→ **WORK TO BE COMPLETED**: Lines containing the word "with" should be extracted in full.

→ **DATA EXCERPT**:
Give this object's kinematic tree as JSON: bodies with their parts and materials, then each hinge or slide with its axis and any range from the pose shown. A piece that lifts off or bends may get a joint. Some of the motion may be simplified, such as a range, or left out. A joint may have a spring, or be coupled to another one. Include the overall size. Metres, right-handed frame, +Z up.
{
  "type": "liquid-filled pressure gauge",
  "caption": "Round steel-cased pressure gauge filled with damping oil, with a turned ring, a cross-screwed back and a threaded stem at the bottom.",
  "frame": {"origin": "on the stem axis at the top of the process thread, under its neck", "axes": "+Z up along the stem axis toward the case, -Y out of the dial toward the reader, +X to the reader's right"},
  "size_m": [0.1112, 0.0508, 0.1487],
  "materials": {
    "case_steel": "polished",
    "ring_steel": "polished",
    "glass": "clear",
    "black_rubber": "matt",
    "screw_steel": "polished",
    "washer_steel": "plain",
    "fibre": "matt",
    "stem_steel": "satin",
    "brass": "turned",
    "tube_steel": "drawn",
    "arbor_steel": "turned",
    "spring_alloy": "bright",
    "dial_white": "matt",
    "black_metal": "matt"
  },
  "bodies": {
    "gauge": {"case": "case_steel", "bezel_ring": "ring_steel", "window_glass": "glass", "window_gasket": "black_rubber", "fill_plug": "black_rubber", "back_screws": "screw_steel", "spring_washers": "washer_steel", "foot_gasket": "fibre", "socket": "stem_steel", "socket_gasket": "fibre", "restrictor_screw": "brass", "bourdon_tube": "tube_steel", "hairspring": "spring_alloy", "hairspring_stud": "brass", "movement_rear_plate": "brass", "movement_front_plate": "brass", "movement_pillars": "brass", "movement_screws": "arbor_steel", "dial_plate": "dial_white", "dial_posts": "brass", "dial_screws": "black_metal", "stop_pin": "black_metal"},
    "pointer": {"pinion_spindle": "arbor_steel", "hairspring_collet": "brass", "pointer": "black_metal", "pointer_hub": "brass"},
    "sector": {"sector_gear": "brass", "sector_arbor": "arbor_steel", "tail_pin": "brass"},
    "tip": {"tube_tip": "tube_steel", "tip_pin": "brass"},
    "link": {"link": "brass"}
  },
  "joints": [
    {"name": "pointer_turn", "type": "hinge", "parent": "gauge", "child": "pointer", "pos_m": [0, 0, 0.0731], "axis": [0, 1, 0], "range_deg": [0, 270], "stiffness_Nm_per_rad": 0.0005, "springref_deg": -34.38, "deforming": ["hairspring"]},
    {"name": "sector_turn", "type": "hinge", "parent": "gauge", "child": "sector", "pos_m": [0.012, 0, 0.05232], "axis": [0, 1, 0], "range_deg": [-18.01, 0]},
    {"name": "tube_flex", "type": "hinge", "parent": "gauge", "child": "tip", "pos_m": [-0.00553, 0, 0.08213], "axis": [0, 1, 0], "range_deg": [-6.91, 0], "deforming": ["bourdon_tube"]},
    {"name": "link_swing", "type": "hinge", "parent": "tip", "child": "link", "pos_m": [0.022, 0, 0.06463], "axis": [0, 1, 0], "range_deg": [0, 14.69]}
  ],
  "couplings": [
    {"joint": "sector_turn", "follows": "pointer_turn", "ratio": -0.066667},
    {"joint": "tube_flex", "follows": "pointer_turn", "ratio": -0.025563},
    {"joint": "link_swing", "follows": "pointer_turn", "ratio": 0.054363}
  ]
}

→ **RESULT FOR THIS EXERCISE**:
Give this object's kinematic tree as JSON: bodies with their parts and materials, then each hinge or slide with its axis and any range from the pose shown. A piece that lifts off or bends may get a joint. Some of the motion may be simplified, such as a range, or left out. A joint may have a spring, or be coupled to another one. Include the overall size. Metres, right-handed frame, +Z up.
  "caption": "Round steel-cased pressure gauge filled with damping oil, with a turned ring, a cross-screwed back and a threaded stem at the bottom.",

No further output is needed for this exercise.